PROBLEM REQUIREMENTS » Look below for the line containing "placed() right_front_leg_tube();"; from there through the line containing "before = set(bpy.data.objects)", both lines included, please set down each line exactly and nothing else.

+++

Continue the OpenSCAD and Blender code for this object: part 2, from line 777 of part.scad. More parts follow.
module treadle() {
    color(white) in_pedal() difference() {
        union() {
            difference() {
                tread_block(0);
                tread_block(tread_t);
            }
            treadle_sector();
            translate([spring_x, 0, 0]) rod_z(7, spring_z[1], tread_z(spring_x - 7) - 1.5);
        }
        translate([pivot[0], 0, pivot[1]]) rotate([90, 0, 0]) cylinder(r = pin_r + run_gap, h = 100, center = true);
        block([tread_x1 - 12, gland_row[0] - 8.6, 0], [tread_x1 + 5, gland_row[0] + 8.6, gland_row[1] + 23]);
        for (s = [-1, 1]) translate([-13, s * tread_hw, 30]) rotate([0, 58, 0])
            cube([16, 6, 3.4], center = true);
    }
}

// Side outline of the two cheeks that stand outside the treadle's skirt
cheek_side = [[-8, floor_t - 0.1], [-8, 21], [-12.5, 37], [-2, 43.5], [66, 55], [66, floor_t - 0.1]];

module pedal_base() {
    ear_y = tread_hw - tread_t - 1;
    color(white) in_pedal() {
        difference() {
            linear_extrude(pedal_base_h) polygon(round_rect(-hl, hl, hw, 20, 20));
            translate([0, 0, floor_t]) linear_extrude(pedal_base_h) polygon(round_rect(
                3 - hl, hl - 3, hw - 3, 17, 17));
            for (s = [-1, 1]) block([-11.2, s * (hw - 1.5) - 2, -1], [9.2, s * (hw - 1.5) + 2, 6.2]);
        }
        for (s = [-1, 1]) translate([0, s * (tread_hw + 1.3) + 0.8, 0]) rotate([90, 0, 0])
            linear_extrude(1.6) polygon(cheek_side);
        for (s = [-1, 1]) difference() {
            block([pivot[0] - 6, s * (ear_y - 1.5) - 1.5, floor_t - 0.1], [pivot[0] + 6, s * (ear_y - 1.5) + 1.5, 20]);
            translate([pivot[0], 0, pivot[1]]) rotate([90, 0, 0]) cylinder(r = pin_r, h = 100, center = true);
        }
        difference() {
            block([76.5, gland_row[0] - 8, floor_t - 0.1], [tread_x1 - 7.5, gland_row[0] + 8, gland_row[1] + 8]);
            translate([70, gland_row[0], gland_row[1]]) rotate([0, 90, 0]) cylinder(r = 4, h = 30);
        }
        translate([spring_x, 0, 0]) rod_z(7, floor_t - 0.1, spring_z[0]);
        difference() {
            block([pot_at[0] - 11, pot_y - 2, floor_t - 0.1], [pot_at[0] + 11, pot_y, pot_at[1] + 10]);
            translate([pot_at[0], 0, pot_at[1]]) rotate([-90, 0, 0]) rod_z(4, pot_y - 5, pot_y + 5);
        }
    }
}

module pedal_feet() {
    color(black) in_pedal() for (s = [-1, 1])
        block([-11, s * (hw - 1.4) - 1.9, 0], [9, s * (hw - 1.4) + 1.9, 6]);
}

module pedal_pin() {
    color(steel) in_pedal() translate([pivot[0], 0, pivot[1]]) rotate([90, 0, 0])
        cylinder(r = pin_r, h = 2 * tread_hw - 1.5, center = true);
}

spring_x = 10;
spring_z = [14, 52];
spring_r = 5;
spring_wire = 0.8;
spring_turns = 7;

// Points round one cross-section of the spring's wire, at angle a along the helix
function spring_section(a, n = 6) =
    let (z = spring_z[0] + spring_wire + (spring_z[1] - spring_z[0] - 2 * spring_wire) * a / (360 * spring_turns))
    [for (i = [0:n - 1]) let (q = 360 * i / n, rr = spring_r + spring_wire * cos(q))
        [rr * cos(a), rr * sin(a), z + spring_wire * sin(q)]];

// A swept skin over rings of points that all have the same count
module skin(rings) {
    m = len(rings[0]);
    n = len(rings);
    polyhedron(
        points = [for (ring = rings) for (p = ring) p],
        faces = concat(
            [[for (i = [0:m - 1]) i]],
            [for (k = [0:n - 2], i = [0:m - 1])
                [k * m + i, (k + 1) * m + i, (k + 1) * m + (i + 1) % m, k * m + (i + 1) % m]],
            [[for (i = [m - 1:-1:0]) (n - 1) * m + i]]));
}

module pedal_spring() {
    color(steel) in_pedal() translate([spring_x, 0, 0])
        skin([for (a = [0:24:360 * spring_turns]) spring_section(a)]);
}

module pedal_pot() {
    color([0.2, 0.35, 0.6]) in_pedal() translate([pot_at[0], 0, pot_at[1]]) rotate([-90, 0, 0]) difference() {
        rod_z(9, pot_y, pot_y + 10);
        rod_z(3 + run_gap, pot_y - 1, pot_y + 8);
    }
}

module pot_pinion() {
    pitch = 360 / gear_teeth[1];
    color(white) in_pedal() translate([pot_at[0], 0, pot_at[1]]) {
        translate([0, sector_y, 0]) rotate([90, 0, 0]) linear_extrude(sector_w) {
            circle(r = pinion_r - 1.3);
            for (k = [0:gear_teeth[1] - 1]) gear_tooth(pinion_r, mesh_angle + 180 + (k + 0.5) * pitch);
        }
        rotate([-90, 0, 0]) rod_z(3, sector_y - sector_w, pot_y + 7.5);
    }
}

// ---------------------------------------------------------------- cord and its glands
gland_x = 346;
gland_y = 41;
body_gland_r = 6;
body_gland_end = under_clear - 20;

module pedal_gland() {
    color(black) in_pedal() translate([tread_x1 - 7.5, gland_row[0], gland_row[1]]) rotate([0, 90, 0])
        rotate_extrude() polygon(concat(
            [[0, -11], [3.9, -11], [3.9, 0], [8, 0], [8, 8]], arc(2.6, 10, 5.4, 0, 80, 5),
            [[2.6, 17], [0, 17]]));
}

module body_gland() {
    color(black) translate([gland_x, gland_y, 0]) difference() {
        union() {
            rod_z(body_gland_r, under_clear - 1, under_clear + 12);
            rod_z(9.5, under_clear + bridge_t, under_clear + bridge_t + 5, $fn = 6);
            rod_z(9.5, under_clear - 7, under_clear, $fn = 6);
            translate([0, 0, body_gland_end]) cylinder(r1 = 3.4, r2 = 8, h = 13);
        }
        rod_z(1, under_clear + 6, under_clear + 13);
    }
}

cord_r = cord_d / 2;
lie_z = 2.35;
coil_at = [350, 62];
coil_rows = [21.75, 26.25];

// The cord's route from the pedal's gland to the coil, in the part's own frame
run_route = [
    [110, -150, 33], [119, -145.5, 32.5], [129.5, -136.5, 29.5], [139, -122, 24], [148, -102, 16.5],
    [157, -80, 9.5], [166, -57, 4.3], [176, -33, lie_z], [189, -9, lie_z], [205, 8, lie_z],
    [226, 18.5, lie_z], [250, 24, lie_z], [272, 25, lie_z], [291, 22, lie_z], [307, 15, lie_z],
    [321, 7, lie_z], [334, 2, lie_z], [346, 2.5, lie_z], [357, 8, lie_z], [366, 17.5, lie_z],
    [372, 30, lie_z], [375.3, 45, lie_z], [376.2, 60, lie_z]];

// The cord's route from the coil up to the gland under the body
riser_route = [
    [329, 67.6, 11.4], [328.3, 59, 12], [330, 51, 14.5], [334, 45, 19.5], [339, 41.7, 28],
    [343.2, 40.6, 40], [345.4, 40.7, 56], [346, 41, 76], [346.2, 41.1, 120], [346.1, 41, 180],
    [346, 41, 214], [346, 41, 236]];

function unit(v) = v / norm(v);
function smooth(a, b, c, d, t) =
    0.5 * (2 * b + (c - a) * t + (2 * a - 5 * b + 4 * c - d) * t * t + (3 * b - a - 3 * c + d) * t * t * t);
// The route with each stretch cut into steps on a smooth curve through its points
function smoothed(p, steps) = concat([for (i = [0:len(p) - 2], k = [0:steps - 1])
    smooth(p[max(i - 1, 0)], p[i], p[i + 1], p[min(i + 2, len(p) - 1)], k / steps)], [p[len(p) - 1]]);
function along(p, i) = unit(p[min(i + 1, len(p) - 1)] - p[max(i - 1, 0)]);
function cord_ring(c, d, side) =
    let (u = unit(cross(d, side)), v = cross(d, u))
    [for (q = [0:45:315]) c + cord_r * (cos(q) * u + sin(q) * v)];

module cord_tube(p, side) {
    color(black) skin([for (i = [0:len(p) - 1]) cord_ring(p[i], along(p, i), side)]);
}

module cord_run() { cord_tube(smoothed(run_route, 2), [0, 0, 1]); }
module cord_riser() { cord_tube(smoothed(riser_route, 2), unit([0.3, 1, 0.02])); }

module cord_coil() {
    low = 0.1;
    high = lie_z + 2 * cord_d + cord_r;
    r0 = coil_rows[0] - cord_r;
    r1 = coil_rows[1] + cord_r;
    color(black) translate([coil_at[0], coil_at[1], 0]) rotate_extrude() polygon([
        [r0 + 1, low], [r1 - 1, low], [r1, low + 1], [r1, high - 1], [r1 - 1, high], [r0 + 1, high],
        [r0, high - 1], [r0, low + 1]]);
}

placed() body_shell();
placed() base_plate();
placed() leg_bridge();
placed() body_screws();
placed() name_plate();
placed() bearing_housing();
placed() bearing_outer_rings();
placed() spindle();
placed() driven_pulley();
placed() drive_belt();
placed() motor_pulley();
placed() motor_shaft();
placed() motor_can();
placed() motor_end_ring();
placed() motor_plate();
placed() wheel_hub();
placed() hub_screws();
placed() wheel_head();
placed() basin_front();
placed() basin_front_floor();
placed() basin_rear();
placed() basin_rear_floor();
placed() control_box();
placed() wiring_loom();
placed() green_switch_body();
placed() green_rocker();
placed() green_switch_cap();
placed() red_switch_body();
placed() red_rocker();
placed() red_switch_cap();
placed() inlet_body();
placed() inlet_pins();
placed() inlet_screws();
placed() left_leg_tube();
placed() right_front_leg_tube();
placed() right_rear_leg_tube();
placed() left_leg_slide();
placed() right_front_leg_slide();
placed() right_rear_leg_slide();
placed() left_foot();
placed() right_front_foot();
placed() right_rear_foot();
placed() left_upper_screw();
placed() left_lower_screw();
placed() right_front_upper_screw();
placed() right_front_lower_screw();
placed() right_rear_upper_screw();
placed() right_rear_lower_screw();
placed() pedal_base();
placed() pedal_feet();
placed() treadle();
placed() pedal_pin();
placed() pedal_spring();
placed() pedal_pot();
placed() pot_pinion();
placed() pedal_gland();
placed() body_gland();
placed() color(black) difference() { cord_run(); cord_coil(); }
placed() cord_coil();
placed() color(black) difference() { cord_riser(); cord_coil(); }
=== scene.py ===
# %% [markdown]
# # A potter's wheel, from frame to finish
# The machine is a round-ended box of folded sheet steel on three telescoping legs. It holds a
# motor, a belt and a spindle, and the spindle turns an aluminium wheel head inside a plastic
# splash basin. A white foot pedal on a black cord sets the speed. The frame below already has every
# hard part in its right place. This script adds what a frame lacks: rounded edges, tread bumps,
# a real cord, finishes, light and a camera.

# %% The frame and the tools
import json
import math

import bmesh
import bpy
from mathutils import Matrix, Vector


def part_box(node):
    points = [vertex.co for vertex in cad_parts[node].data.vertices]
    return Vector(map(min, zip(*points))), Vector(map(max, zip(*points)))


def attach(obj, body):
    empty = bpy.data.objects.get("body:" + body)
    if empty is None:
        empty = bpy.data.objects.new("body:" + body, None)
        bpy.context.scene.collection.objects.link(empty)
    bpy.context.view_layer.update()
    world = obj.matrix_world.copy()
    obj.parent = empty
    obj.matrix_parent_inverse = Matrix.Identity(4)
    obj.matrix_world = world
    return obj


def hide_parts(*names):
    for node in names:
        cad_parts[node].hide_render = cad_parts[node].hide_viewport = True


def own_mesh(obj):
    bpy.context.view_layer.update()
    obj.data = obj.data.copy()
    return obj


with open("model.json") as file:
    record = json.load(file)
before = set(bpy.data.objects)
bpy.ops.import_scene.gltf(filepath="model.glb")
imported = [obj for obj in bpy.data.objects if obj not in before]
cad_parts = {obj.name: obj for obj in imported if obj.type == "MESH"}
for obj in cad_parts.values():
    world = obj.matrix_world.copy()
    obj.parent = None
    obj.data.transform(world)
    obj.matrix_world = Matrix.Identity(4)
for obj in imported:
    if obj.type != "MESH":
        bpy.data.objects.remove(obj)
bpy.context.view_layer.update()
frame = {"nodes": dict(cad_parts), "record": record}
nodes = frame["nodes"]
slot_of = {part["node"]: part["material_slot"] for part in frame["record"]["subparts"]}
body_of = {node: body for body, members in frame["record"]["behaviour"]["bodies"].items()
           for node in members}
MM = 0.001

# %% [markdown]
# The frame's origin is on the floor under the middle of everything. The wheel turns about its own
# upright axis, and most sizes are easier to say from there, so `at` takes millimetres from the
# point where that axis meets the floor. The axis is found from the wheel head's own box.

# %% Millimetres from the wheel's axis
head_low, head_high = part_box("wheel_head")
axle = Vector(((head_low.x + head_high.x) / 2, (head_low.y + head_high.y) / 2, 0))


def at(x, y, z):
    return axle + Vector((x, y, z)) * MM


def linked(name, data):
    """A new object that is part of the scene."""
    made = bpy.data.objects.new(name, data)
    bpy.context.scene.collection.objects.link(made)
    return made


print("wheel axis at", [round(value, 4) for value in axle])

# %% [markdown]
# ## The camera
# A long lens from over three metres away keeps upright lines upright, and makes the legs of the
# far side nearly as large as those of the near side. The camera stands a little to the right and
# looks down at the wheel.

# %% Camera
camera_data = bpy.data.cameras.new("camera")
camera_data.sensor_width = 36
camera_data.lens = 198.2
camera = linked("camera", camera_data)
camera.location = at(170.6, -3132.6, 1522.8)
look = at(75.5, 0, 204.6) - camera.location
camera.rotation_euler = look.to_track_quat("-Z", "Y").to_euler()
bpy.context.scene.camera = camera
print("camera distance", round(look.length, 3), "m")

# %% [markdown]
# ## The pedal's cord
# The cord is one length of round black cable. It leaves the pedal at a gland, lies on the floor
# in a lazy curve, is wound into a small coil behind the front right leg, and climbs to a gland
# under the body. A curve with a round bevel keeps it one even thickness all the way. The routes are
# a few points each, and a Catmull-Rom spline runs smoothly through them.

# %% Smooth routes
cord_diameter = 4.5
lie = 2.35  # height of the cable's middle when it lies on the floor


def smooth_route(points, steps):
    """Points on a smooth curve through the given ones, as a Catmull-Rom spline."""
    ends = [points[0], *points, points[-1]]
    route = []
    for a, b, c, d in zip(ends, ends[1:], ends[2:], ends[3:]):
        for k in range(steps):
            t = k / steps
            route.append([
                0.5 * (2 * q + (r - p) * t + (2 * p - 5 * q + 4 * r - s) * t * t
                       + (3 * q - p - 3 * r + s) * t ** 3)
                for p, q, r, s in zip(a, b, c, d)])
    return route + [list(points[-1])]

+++

RESULT »
placed() right_front_leg_tube();
placed() right_rear_leg_tube();
placed() left_leg_slide();
placed() right_front_leg_slide();
placed() right_rear_leg_slide();
placed() left_foot();
placed() right_front_foot();
placed() right_rear_foot();
placed() left_upper_screw();
placed() left_lower_screw();
placed() right_front_upper_screw();
placed() right_front_lower_screw();
placed() right_rear_upper_screw();
placed() right_rear_lower_screw();
placed() pedal_base();
placed() pedal_feet();
placed() treadle();
placed() pedal_pin();
placed() pedal_spring();
placed() pedal_pot();
placed() pot_pinion();
placed() pedal_gland();
placed() body_gland();
placed() color(black) difference() { cord_run(); cord_coil(); }
placed() cord_coil();
placed() color(black) difference() { cord_riser(); cord_coil(); }
=== scene.py ===
# %% [markdown]
# # A potter's wheel, from frame to finish
# The machine is a round-ended box of folded sheet steel on three telescoping legs. It holds a
# motor, a belt and a spindle, and the spindle turns an aluminium wheel head inside a plastic
# splash basin. A white foot pedal on a black cord sets the speed. The frame below already has every
# hard part in its right place. This script adds what a frame lacks: rounded edges, tread bumps,
# a real cord, finishes, light and a camera.

# %% The frame and the tools
import json
import math

import bmesh
import bpy
from mathutils import Matrix, Vector


def part_box(node):
    points = [vertex.co for vertex in cad_parts[node].data.vertices]
    return Vector(map(min, zip(*points))), Vector(map(max, zip(*points)))


def attach(obj, body):
    empty = bpy.data.objects.get("body:" + body)
    if empty is None:
        empty = bpy.data.objects.new("body:" + body, None)
        bpy.context.scene.collection.objects.link(empty)
    bpy.context.view_layer.update()
    world = obj.matrix_world.copy()
    obj.parent = empty
    obj.matrix_parent_inverse = Matrix.Identity(4)
    obj.matrix_world = world
    return obj


def hide_parts(*names):
    for node in names:
        cad_parts[node].hide_render = cad_parts[node].hide_viewport = True


def own_mesh(obj):
    bpy.context.view_layer.update()
    obj.data = obj.data.copy()
    return obj


with open("model.json") as file:
    record = json.load(file)
before = set(bpy.data.objects)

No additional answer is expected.